* BEGIN *

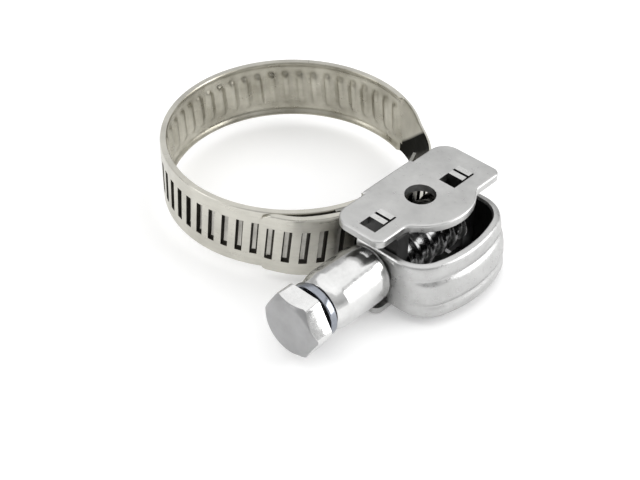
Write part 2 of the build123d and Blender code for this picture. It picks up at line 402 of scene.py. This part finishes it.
def from_groove(angle):
    """Number of the nearest groove, and the signed distance from its middle."""
    number = round(angle / PITCH_ANGLE)
    return number, (angle - number * PITCH_ANGLE) * MESH_RADIUS


def band_walls(angle, height, radius, has_groove, thin, floor):
    """Outer and inner radius of the pressed strip at a point along and across it."""
    number, off = from_groove(angle)
    off = abs(off)
    pressed = 1.0 if has_groove(number) else 0.0
    wall = 1 - step_between(off, 0.84 * GROOVE_HALF, GROOVE_HALF)
    end = 1 - step_between(abs(height), 0.97 * GROOVE_END, 1.03 * GROOVE_END)
    soft_wall = 1 - step_between(off, 0.3 * GROOVE_HALF, 1.7 * GROOVE_HALF)
    soft_end = 1 - step_between(abs(height), 0.7 * GROOVE_END, 1.25 * GROOVE_END)
    rim = step_between(abs(height), HALF_WIDTH - 1.6 * RIM, HALF_WIDTH - 0.3 * RIM)
    solid = max(pressed * soft_wall * soft_end * RIB_HEIGHT, rim, 0.0)
    curl = max(abs(height) - (HALF_WIDTH - 0.32 * RIM), 0) / (0.32 * RIM)
    round_off = RIM_ROUND * curl ** 2
    depth = SHEET + (STRIP - SHEET) * solid * (1 - thin)
    inner = max(radius - depth, floor) + round_off
    groove = min(GROOVE_DEPTH, radius - inner - LEAST_FLOOR) * wall * end * pressed
    outer = radius - max(groove, 0.0) - round_off
    return outer, min(inner, outer - LEAST_SHEET)


def never_thin(angle):
    """The strip has its ribs and rims everywhere."""
    return 0.0


def band_strip(name, start, end, outer_radius, has_groove, thin=never_thin, over_ring=False, spread=1.0):
    """A pressed strip from one angle to another, its grid sheared to follow the leaning grooves.

    The spread scales the angles from the strip's start, after the grooves are placed.
    """
    columns = groove_columns(start, end)
    rows = band_rows()
    verts = []
    for angle in columns:
        edge = min(angle - start, end - angle) / PITCH_ANGLE
        shear = step_between(edge, 0.0, 0.2)
        reach = (angle - start) * MESH_RADIUS
        narrow = 0.0
        if over_ring and reach < TAIL_CORNER:
            narrow = TAIL_CORNER - math.sqrt(TAIL_CORNER ** 2 - (TAIL_CORNER - reach) ** 2)
        for height in rows:
            place = start + (angle - start + shear * LEAN * height / MESH_RADIUS) * spread
            radius = outer_radius(place)
            floor = RING_OUTER + FREE_END_GAP if over_ring and place < FREE_END_ANGLE else 0.0
            outer, inner = band_walls(angle, height, radius, has_groove, thin(place), floor)
            z = height * (1 - narrow / HALF_WIDTH)
            verts.append((outer * math.cos(place), outer * math.sin(place), z))
            verts.append((inner * math.cos(place), inner * math.sin(place), z))
    count = len(rows)
    faces = []
    for column in range(len(columns) - 1):
        for row in range(count - 1):
            a = 2 * (column * count + row)
            b = 2 * ((column + 1) * count + row)
            faces.append((a, b, b + 2, a + 2))
            faces.append((a + 1, a + 3, b + 3, b + 1))
        for row in (0, count - 1):
            a = 2 * (column * count + row)
            b = 2 * ((column + 1) * count + row)
            faces.append((a, a + 1, b + 1, b))
    for column in (0, len(columns) - 1):
        for row in range(count - 1):
            a = 2 * (column * count + row)
            faces.append((a, a + 2, a + 3, a + 1))
    strip = new_object(name, verts, faces, 30)
    for material in (BAND_STEEL, GROOVE_WALL_SHADE, GROOVE_FLOOR_LIT, INNER_STEEL, CORNER_STEEL):
        strip.data.materials.append(material)
    for face in strip.data.polygons:
        centre = face.center
        place = math.atan2(centre.y, centre.x)
        if place < start - 0.2:
            place += 2 * math.pi
        number, off = from_groove(start + (place - start) / spread - LEAN * centre.z / MESH_RADIUS)
        outward = face.normal.x * math.cos(place) + face.normal.y * math.sin(place)
        if outward < -0.2:
            # Inner faces by the housing take the corner steel, which carries the painted shade patch.
            in_corner = over_ring and math.radians(20) < place < LINER_END
            face.material_index = CORNER if in_corner else INNER
            continue
        inside = abs(off) < 0.99 * GROOVE_HALF and abs(centre.z) < 1.02 * GROOVE_END
        if not inside or not has_groove(number):
            continue
        # The floor's right part takes the dark wall steel: a painted shadow of the groove's right wall.
        on_floor = -0.7 * GROOVE_HALF < off < 0.4 * GROOVE_HALF and abs(centre.z) < 0.93 * GROOVE_END
        face.material_index = FLOOR if on_floor else WALL
    return strip


def run_radius(angle):
    """Outside of the strip that runs from the ring, out over the saddle, and back onto the ring."""
    rise = 1 - step_between(angle, JOGGLE_END, JOGGLE_START)
    settle = 1 - step_between(angle, SETTLE_END, SETTLE_START)
    return RING_OUTER + (TAIL_OUTER - RING_OUTER) * rise - SETTLE_DEPTH * settle


def run_thin(angle):
    """1 where the strip is plain sheet, beside the liner, and 0 where it has ribs and rims."""
    past_joggle = step_between(angle, JOGGLE_END - 0.06, JOGGLE_END)
    before_end = 1 - step_between(angle, LINER_END, LINER_END + 0.04)
    return past_joggle * before_end


def build_band():
    """The ring and the strip's free end, which the screw draws through the housing."""
    # The ring's grooves are spaced so that they carry on evenly from those of the free end over it.
    seam = (math.floor(SEAM / PITCH_ANGLE) + 0.5) * PITCH_ANGLE
    last_groove = math.floor(LAST_GROOVE / PITCH_ANGLE)
    first_groove = math.ceil((TAIL_END + END_MARGIN * PITCH_ANGLE) / PITCH_ANGLE)
    next_groove = (first_groove - 1) * PITCH_ANGLE + 2 * math.pi
    beside = math.floor((TAIL_END + 2 * math.pi) / PITCH_ANGLE) * PITCH_ANGLE
    spread = (next_groove - seam) / (beside - seam)
    ring_end = seam + (RING_END - seam) / spread
    ring = band_strip(
        "band_ring",
        seam,
        ring_end,
        lambda angle: RING_OUTER,
        lambda number: number <= last_groove,
        spread=spread,
    )
    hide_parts("ring_band")
    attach(ring, "housing")
    run = band_strip(
        "band_run", TAIL_END, seam, run_radius, lambda number: number >= first_groove, run_thin, True
    )
    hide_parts("band_tail")
    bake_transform(run)


build_band()


# ---- housing ----
def build_housing():
    """CAD plates, saddle, bearings and rivets with finished edges and metals."""
    finishes = {
        "top_plate": (PLATE_STEEL, 0.14 * MM),
        "bottom_plate": (PLATE_STEEL, 0.14 * MM),
        "front_bearing": (BEARING_STEEL, 0.1 * MM),
        "rear_bearing": (BEARING_STEEL, 0.1 * MM),
        "saddle": (LINER_STEEL, 0.05 * MM),
        "band_rivets": (SCREW_STEEL, 0.0),
    }
    plate_top = PLATE_BOX[1].z
    for node, (material, edge) in finishes.items():
        shape = frame["nodes"][node]
        shape.data.materials.clear()
        shape.data.materials.append(material)
        if "bearing" in node:
            shape.data.materials.append(TAB_STEEL)
            for face in shape.data.polygons:
                top = max((shape.matrix_world @ shape.data.vertices[index].co).z for index in face.vertices)
                if top > plate_top and face.normal.z > 0.5:
                    face.material_index = 1
        if edge:
            bevel(shape, edge)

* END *

- What to work on: From the very first line of the data through the line with "return number, (angle" in it, please reproduce each line exactly and output nothing more.

- Finished task:
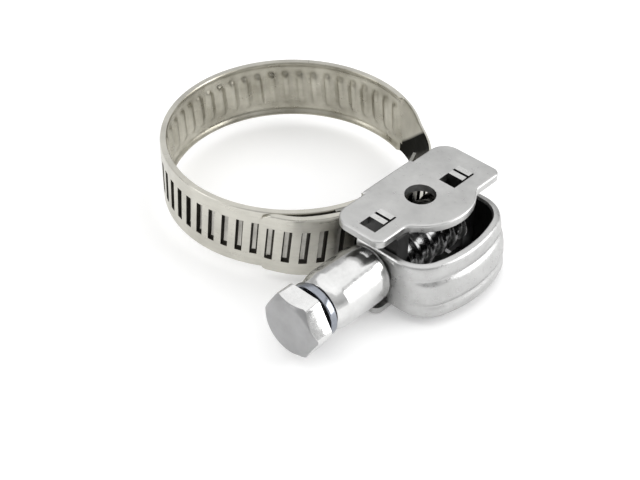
Write part 2 of the build123d and Blender code for this picture. It picks up at line 402 of scene.py. This part finishes it.
def from_groove(angle):
    """Number of the nearest groove, and the signed distance from its middle."""
    number = round(angle / PITCH_ANGLE)
    return number, (angle - number * PITCH_ANGLE) * MESH_RADIUS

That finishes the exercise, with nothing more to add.